SegataLab/preprocessing

Output bigger than input

Closed this issue · 2 comments

Hi!

I want to make sure I'm running the pipeline correctly. I ran an initial test with two paired-end files in the directory /home/Raw_data:
410M SRR224_R1.fastq.gz  
384M SRR224_R2.fastq.gz

I ran the command:
parallel -j $NCPU 'preprocess.new.py -i /home/Raw_data -s SRR224 -f R1 -r R2 -x /home/GRCh38/index_GRCh38'

But I got:
nohup: ignoring input

Then I ran the command:
preprocess.new.py -i /home/Raw_data -s SRR224 -f R1 -r R2 -x /home/GRCh38/index_GRCh38

It seemed to run, but the output was the following:
1.8G Aug  5 19:20 Raw_data.R1_trimmed.fq
6.0G Aug  5 19:22 Raw_data.data.R2_trimmed.fq

The output of R2_trimmed.fq is very large. It should be similar to that of R1_trimmed.fq. Please clarify how to run the pipeline with preprocess.new.py.
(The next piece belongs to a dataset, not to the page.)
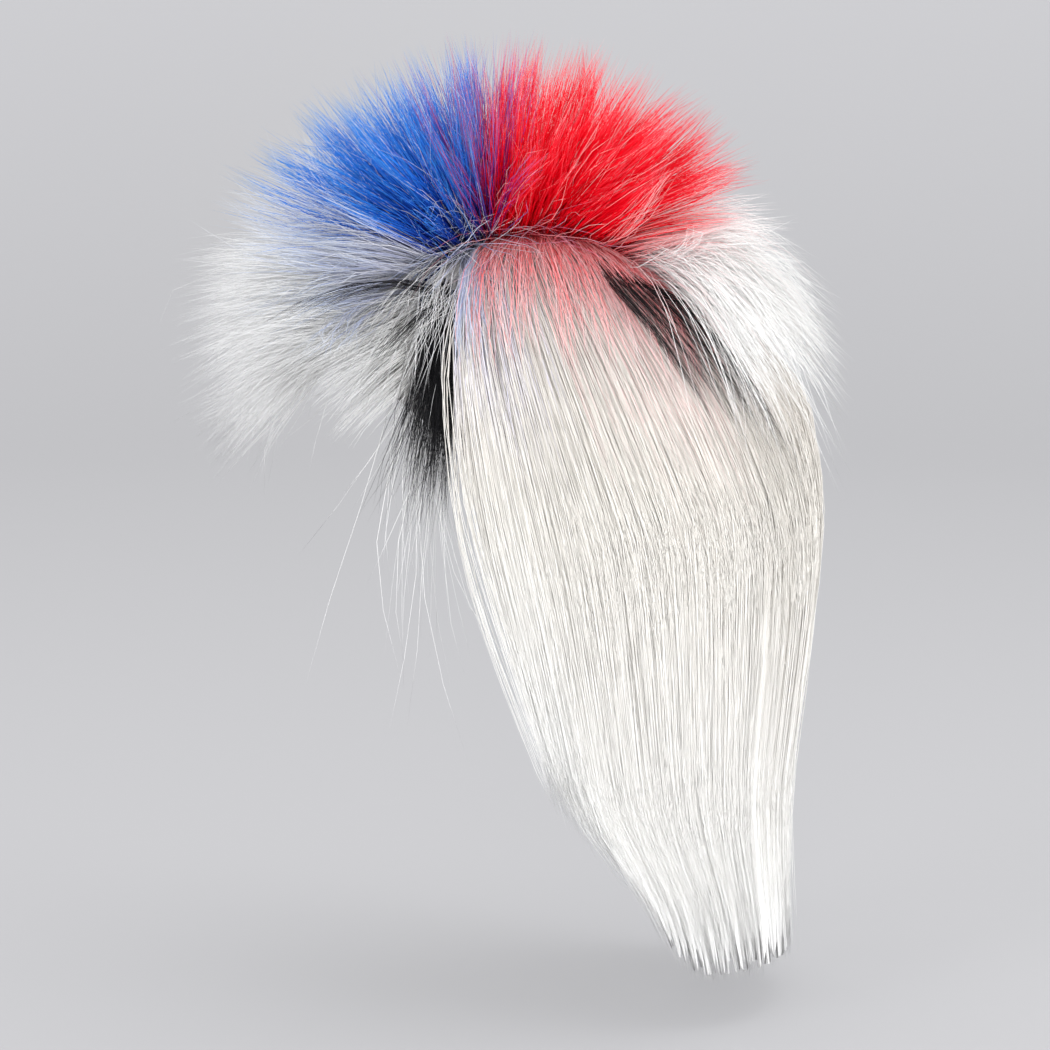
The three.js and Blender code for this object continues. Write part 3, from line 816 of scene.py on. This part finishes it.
def fringe():
    rng = np.random.default_rng(SEED + 4)
    paths, _ = band_fur(rng, FRINGE, 3100, -0.95, FRINGE_END, FRINGE_SPREAD, 100, (0.2, 0.8), 0.06)
    bunches = [paths]
    for side in SIDES.values():
        bunches += [wing(rng, side, 700), veil(rng, side, 240), cheek_wisps(rng, side, 46)]
    paths = np.concatenate(bunches)
    fur = (paths, {"shade": tones(rng, len(paths))})
    fur_piece(rng, "fringe_fur", [fur], "white", "fur_white", "fringe_white")


def wing(rng, side, count):
    """The fringe's ends, which hang beside the forehead."""
    y = rng.uniform(-0.78, TEMPLE_START, count) * HALF_LENGTH
    down = rng.uniform(0.22, 0.8, count)
    read = columns_at(WING, "down", down)
    forward = read("forward") * rng.uniform(0.75, 1.4, count)
    out = read("out") * rng.uniform(0.7, 1.2, count)
    roots = side_point(y, CROWN_HEIGHT * down, side)
    headings = unit(stack(side * out, -forward, -1))
    share = columns_at(WING_LENGTHS, "down", down)("length")
    lengths = PILE_LENGTH * share * rng.uniform(0.5, 1.05, count)
    paths, _ = gathered(rng, roots, headings, lengths, np.full(count, 0.08), 34, (0.1, 0.7))
    return frizzed(rng, paths, 0.06)


def veil(rng, side, count):
    """Light strands over the top of the temple, a few of which cross its tuft."""
    y = rng.uniform(-0.72, -0.37, count) * HALF_LENGTH
    down = 0.15 + 0.3 * rng.random(count) ** 1.5
    roots = side_point(y, CROWN_HEIGHT * down, side)
    forward = rng.normal(0.45, 0.5, count)
    out = rng.uniform(0.4, 1.2, count)
    up = rng.uniform(-1.3, 0, count)
    headings = unit(stack(side * out, -forward, up))
    lengths = PILE_LENGTH * rng.uniform(0.2, 0.66, count)
    strands = bent(roots, headings, lengths, rng.uniform(0.1, 0.5, count))
    return frizzed(rng, strands, 0.08)


def cheek_wisps(rng, side, count):
    """Long loose strands that hang forward of the long hair."""
    y = rng.uniform(*WISPS["y"], count)
    drop = rng.uniform(*WISPS["drop"], count)
    roots = side_point(y, drop, side)
    forward = rng.normal(0.1, 0.2, count)
    headings = unit(stack(side * rng.uniform(0, 0.25, count), -forward, -1))
    lengths = rng.uniform(*WISPS["length"], count)
    paths = bent(roots, headings, lengths, 0)
    backward = rng.normal(0.14, 0.14, count) * lengths
    paths[..., 1] += backward[:, None] * FUR_SHARES**2
    return frizzed(rng, paths, 0.06)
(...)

The GitHub only has example with preprocess.sh, but with that script I got several errors.

Hi there!

Those are temporary outputs from trim_galore, which is at the very beginning of the preprocessing pipeline. Also, from the different sizes of the R1 and R2 files, the processing of R1 is still ongoing.

The command line looks good, but I think you just need to wait for the preprocessing to finish.
You can add the --verbose parameter to get more information printed on the console while the preprocessing is running.

I hope this helps.

Regards,
Francesco

Thanks! It already worked